The naive solution is straight and easy to understand. It mainly consists of 2 loops, one outer loop indexed by $i$, one inner loop indexed by $j$. $i$ moves along the text str $s$, $j$ moves along the pattern str $p$.

def naive_search(s, p):
    # s: text, p: pattern
    ls, lp, ret = len(s), len(p), -1
    if lp == 0:
        ret = 0
    i, j = 0, 0
    while i < ls:
        j = 0
        while i + j < ls and j < lp and s[i + j] == p[j]:
            j = j + 1
        if j == lp:
            ret = i
            print("Find pattern in: {}".format(i))
        i = i + 1

Let’s look at a worst case first:

# a worst case: O(ls*lp)
s = "aaaaaaaaaaaaa...aaaaaaaaaaaaaaa"
p = "aaaab"
# illustration: x means mismatch at this position
    0123456789012...    
s[] aaaaaaaaaaaaa...aaaaaaaaaaaaaaa
i=0:aaaax
i=1: aaaax
i=2:  aaaax
...
i=ls:                             a  # meet text's end

Analysis of worst case $O(ls \times lp)$: we start from the 1st “a” in s, we need to compare $lp$ times till we know it is a mismatch, since the character “b” is at the end of the pattern str. But we are not sure that whether there exists a pattern in the following chars, to avoid skipping any matches, we start from 2nd “a” in s , and repeat the above search again, this time we still find out that it is a mismatch using $lp$ comparisions. Oops, we need to compare $ls lp$ times to know that there is no such pattern in the text. So the naive search* algorithm’s comparisions complexity is $O(ls \times lp)$.

Howerver, don’t be too frustrated. In practice you seldom meet the worst case. Under most circumstances, the mismatch doesn’t always happens at the end, so you will meet it earlier, thus you break the inner loop earlier. Well, the naive solution works not too bad in average.

Solution 2. KMP search: Skip redundant comparisions

The core idea of KMP is that we can skip non-essential comparisions in the naive search. So we need to figure out that which part of comparisions is essential and which part can be skipped. In fact, there are 2 parts can be skipped, one part is in the outer loop (skip some postions of $i$), the other is in the inner loop (skip some postions of $j$).

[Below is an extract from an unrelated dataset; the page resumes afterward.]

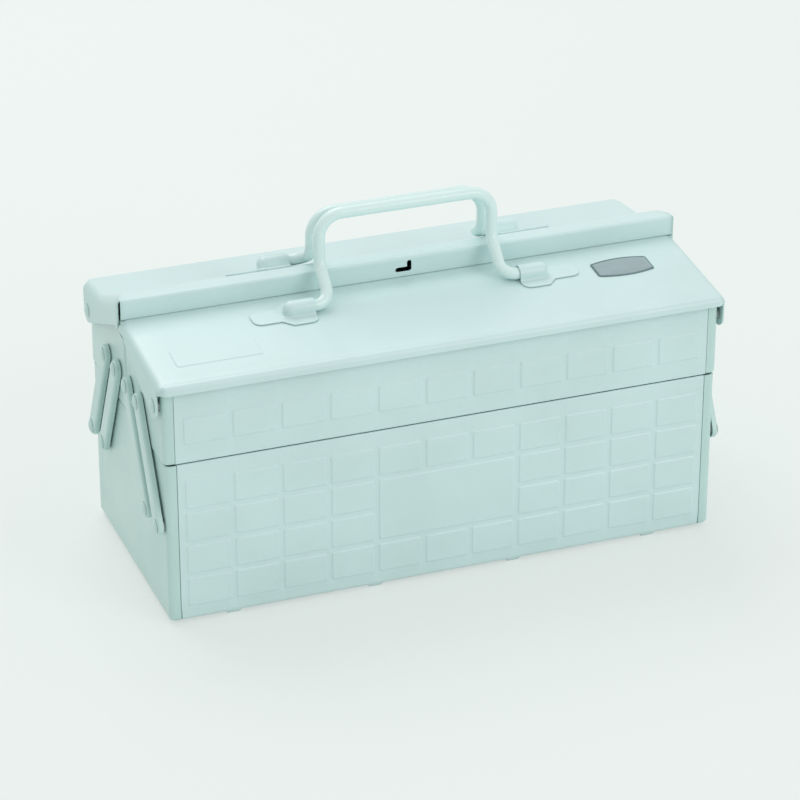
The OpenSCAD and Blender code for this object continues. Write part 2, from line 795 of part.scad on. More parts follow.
// Plain plate on the front lid, bulging along its two long edges
module name_plate() {
    r = (plate_l * plate_l / 4 + plate_bulge * plate_bulge) / (2 * plate_bulge);
    color(plate_grey) on_lid(plate_x, plate_y) linear_extrude(height = plate_t)
        intersection() {
            square([plate_l, plate_w], center = true);
            translate([0, plate_w / 2 - r]) circle(r);
            translate([0, r - plate_w / 2]) circle(r);
        }
}

base_wrap();
base_left_end();
base_right_end();
front_tray_wrap();
front_tray_left_end();
front_tray_right_end();
back_tray_wrap();
back_tray_left_end();
back_tray_right_end();
front_lid();
back_lid();
front_handle();
back_handle();
front_left_saddle();
front_right_saddle();
back_left_saddle();
back_right_saddle();
front_outer_left_link();
front_outer_right_link();
front_inner_left_link();
front_inner_right_link();
back_outer_left_link();
back_outer_right_link();
back_inner_left_link();
back_inner_right_link();
base_link_rivets();
front_tray_link_rivets();
back_tray_link_rivets();
base_link_washers();
front_tray_link_washers();
back_tray_link_washers();
front_hinge_rivets();
back_hinge_rivets();
front_hinge_washers();
back_hinge_washers();
name_plate();
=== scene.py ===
# Cantilever toolbox in pale enamelled sheet steel.
# Lengths are in millimetres and become metres where a mesh is made.
import math
import bmesh
import bpy
from mathutils import Matrix, Vector


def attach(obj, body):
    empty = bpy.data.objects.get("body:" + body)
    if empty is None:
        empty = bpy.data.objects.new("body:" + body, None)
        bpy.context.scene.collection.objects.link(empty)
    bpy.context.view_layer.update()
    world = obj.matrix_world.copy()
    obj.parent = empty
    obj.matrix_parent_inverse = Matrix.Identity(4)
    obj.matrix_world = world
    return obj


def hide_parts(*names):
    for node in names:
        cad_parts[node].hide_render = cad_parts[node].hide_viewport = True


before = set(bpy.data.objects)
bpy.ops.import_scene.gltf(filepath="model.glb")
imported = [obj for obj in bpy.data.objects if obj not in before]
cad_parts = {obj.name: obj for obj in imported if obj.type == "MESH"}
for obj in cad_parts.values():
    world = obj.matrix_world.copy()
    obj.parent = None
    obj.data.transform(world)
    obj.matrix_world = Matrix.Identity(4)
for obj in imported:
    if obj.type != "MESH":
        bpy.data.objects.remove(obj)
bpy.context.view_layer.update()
mm = 0.001
mergeGap = 0.004  # points closer than this become one
sheetBend = 38  # a bend sharper than this many degrees is an edge
foldedEdge = 32  # the same for a lid

# Main sizes, most of them as in part.scad
box = {
    "endX": 171.5, "trayX": 172.2, "lidX": 175.7, "halfDepth": 74.1, "lidY": 79.5,
    "footHeight": 2.0, "baseTop": 104.12, "trayZ": 104.4, "rimZ": 154.0,
    "eaveZ": 156.3, "foldZ": 164.2, "ridgeZ": 176.7, "skirtZ": 151.2, "lipZ": 164.8,
    "sheet": 1.0, "skin": 0.94, "halfGap": 0.6, "baseSeam": 0.45, "traySeam": 0.3,
    "hingeY": 67.0, "hingeZ": 141.0, "tabRadius": 7.5,
}
lidSlope = (box["foldZ"] - box["eaveZ"]) / box["lidY"]
lidAngle = math.atan(lidSlope)
sides = (("left", -1), ("right", 1))
halves = (("front", -1), ("back", 1))


def heading(degrees):
    a = math.radians(degrees)
    return math.cos(a), math.sin(a)


def arc(cx, cy, radius, start, end, steps):
    ways = [heading(start + (end - start) * i / steps) for i in range(steps + 1)]
    return [(cx + radius * c, cy + radius * s) for c, s in ways]


def softStep(t):
    t = min(1.0, max(0.0, t))
    return t * t * (3 - 2 * t)


def gridFaces(rows, columns, first=0, closed=False):
    out = []
    for i in range(rows - 1):
        for j in range(columns if closed else columns - 1):
            k = (j + 1) % columns
            a = first + i * columns
            out.append((a + j, a + columns + j, a + columns + k, a + k))
    return out


def mirrored(verts, faces, sx, sy):
    out = [(x * sx, y * sy, z) for x, y, z in verts]
    return out, [tuple(reversed(f)) for f in faces] if sx * sy < 0 else faces


def tilted(verts, angle, at):  # turned about X, then moved
    spin = Matrix.Rotation(angle, 4, "X")
    out = []
    for v in verts:
        p = spin @ Vector(v)
        out.append((p.x + at[0], p.y + at[1], p.z + at[2]))
    return out


def addObject(name, data):
    obj = bpy.data.objects.new(name, data)
    bpy.context.collection.objects.link(obj)
    return obj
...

First part: skip some $i$s, the outer loop

In this section, we will show you why and how the outer loop can be skipped. First, let’s make a small pattern search challenge, and you can do it intuitively with the naked eye. (Forget about the algorithms!)

# case 1:
s = "ababaacbaabcdefab"
p = "abcdef"
# intuitive procedure
     01234567890123456    
s[]: abcdababcdecabcdef
i=0: abcdx
i=1:     abx
i=2:       abcdex
i=3:            x
i=4:             abcdef

Suppose the text $s$ is a fixed sequence, and the pattern is a box on trail, you can push it along the trail, but the text str is fixed there. In my intuitive procedure, you can see that from i=0 to i=1, I pushed my pattern box 4 steps at one time. I can do this because I know that pos 1, 2, 3 is “bcd” and no “a” exists there, so I omitted “bcd”. How did I know this information? Will this make a help?

The answer is “Yes”. It is the pattern who told me this info. Once you matched part of the pattern, you know what matched part is in the text str. This is the idea of KMP.

The above pattern is special without any repeated chars, let’s see another case with repeated chars.

# case 2:
s = "ababaaabaabaababab"
p = "aababaa"
# naive procedure
     01234567890123456    
T[]: aabaaababaabababa
i=0: aabax
i=1:    aax
i=2:     aababaa
i=3:          aababax
i=4:               ax
i=5:                x
i=6:                 a

Let’s look at i=0 and i=1 iters, after i=0, we only pushed ahead our pattern box 3 steps. We can’t push it directly to the mismatched pos 4, because we know that the already matched part after i=0 is “aaba”, if we pushed 4 steps, the 3rd “a” might be omitted, we just know the pos 4 is not “b”, but we don’t know whether it is an “a” or not. If we skip pos 3, we might lose a perfect match. To avoid this, we must be careful and only push 3 steps. It seems that, we the number of steps we can push depends on the pattern str’s structure. If there exists header-like substr inside the pattern’s body, we must be careful. If there doesn’t exist such header-like substrs, we can push our pattern box boldly. (what is “header-like”: e.g. for pattern: “aababaa”, the idx={1} (“a”), idx={3} (“a”) and idx={5,6} (“aa”) are all similar to header: “a” or “aa”, they are header-like substrs.)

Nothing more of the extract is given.